The U.S. Food and Drug Administration (FDA) has declined to approve Merck and Japan-based Daiichi Sankyo’s lung cancer treatment, patritumab deruxtecan, which belongs to a class of cancer therapies known as “guided missiles”. This decision, communicated through a complete response letter issued late on Wednesday, follows findings from an inspection of a third-party manufacturing facility.
In the letter, the FDA highlighted outstanding questions related to the manufacturing process but did not raise concerns regarding the treatment’s efficacy or safety data submitted by the companies. Merck and Daiichi Sankyo have committed to collaborating closely with the FDA and the third-party manufacturer to address these issues.
Patritumab deruxtecan is an antibody-drug conjugate (ADC), designed to specifically target tumor cells with minimal impact on healthy tissues, akin to a “guided missile”. The therapy was intended for the treatment of non-small cell lung cancer in patients who have not responded to two prior lines of therapy and whose tumors express a particular mutation leading to uncontrolled growth of the EGFR protein.

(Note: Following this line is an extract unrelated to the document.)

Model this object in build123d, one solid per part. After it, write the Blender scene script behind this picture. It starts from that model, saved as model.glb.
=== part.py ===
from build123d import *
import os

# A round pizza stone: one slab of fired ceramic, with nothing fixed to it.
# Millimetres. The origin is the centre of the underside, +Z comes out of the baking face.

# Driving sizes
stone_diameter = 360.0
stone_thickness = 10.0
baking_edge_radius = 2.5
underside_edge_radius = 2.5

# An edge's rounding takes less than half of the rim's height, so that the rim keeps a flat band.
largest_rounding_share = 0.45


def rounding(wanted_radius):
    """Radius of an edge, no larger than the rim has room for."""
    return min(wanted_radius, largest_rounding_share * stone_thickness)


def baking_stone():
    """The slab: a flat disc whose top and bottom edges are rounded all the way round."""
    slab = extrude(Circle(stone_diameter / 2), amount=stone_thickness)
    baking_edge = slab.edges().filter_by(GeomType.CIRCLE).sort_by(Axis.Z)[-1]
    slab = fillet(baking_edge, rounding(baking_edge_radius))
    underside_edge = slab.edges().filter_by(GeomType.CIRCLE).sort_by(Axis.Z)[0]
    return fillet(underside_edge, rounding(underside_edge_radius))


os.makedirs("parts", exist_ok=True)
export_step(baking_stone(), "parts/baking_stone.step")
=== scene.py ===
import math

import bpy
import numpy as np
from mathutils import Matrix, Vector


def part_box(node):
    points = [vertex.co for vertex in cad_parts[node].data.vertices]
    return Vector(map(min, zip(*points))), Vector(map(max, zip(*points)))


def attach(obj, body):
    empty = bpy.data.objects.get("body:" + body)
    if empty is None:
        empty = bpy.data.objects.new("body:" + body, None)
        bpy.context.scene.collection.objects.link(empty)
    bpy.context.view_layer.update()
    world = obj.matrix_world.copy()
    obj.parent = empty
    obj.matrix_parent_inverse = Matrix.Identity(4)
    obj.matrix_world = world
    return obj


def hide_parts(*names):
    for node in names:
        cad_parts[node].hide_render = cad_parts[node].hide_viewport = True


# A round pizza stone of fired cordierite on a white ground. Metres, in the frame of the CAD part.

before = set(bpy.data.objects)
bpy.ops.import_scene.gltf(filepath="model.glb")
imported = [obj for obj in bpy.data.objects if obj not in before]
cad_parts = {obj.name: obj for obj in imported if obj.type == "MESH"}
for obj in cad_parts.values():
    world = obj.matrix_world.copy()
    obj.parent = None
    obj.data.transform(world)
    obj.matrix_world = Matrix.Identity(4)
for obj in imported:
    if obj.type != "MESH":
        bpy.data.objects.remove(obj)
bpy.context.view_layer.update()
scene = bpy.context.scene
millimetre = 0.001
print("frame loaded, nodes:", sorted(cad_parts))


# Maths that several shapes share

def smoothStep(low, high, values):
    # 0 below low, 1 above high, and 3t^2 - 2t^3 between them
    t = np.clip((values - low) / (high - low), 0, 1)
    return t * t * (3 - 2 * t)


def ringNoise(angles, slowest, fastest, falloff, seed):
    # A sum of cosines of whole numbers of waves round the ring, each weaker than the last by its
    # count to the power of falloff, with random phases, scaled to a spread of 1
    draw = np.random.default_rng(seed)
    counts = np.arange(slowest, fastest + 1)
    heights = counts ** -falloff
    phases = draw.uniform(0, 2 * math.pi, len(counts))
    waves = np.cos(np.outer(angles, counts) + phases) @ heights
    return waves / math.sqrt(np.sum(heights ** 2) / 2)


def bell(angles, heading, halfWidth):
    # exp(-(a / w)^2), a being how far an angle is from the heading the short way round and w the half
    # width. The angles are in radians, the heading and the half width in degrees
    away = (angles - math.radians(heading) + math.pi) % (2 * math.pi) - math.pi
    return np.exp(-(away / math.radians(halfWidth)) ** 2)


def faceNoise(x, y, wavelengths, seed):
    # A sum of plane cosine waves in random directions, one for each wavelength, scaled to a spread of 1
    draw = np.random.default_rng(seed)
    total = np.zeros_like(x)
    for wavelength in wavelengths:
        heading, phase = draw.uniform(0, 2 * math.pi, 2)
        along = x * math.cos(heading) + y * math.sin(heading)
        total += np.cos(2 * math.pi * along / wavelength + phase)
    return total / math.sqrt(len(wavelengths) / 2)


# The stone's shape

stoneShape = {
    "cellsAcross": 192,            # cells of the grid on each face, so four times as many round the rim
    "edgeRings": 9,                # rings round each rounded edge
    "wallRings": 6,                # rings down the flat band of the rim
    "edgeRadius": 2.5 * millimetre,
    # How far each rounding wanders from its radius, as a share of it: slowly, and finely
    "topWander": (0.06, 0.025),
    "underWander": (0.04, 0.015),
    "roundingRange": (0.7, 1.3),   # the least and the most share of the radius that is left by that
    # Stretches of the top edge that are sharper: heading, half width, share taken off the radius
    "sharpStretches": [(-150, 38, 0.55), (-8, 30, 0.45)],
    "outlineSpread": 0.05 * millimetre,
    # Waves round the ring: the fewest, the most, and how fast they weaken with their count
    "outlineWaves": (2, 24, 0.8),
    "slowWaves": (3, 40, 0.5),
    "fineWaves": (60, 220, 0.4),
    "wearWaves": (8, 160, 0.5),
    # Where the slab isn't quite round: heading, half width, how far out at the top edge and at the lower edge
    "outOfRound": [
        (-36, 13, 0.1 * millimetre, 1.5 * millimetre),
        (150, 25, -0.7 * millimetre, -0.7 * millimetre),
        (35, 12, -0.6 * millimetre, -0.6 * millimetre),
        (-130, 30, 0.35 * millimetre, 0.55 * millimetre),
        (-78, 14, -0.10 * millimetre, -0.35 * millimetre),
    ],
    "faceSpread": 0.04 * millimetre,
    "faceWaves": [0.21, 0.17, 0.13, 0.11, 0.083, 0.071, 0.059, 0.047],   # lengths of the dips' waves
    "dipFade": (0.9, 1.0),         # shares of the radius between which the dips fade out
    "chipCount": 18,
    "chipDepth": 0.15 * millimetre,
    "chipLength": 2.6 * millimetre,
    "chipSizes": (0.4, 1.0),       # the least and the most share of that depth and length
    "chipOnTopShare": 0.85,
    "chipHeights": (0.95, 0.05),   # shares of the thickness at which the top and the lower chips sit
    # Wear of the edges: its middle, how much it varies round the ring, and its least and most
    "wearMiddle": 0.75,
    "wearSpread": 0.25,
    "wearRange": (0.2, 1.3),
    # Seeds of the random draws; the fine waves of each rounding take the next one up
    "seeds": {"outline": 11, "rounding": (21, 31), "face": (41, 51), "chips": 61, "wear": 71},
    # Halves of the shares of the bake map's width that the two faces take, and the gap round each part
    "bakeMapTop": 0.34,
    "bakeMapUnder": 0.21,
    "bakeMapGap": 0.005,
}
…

This setback comes despite Merck and Daiichi Sankyo’s joint efforts under a significant up to $22-billion development and commercialization agreement signed last year, focusing on innovative cancer treatments. Currently, treatments like Johnson & Johnson’s Rybrevant and AstraZeneca’s Tagrisso and Iressa are approved in the U.S. for EGFR-mutated non-small cell lung cancer.
The companies remain committed to advancing patritumab deruxtecan and will continue to work closely with regulatory authorities to address the FDA’s concerns and potentially bring this promising therapy to patients in need.